Limited Partnership − The most commonly used structure for a private equity fund. As a partnership, it is tax transparent - that is, each partner (i.e. investor) accounts directly for their own tax on income and Capital Gains arising from their share of the fund. The fund is managed by a General Partner - i.e. a private equity firm.

Management Buy-In − Where an outside manager or team purchases an ownership stake in a company and replaces the existing management team.

Management Buy-out − The acquisition of a company by its management team, usually in partnership with external lenders and/or private equity investors.

Mezzanine Financing (or Loan) − A junior loan which carries the right to participate in the Equity of the borrower, usually by carrying Options to purchase shares at a nominal value. Hence mezzanine lies somewhere between pure equity and pure debt finance. Mezzanine loans will usually carry a significantly higher interest rate than that which applies to Senior Debt, and will carry a long term (8 or more years) Bullet repayment.

Private Equity − This refers to the holding of stock in unlisted companies – companies that are not quoted on a stock exchange. It includes forms of venture capital and MBO financing.

Private Investment in Public Equity ("PIPE") − Investment by a private equity fund in a publicly quoted company.

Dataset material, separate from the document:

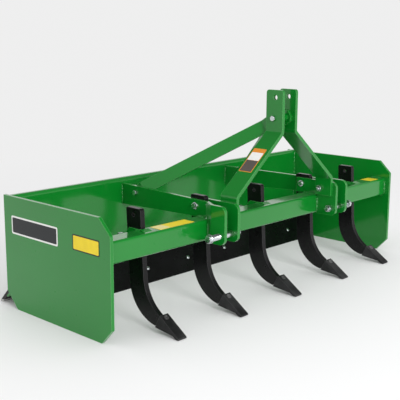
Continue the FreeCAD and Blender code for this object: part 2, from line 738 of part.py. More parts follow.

This will normally be undertaken by using Preference Shares or similar, which are not made available for purchase by other investors, and which are Convertible into Ordinary Shares (or Common Shares) at a pre agreed price; the investor will then achieve an exit by selling these in the stock market.

Secondary Funds − Funds which specialise in buying Secondary investments in other private equity funds.

Term sheet − A summary sheet detailing the terms and conditions of an investment opportunity.

Turnaround − Turnaround finance is provided to a company that is experiencing severe financial difficulties. The aim is to provide enough capital to bring a company back from the brink of collapse.

Venture/ Venture Capital − Capital which is subject to more than a normal degree of risk and is usually associated with a new business.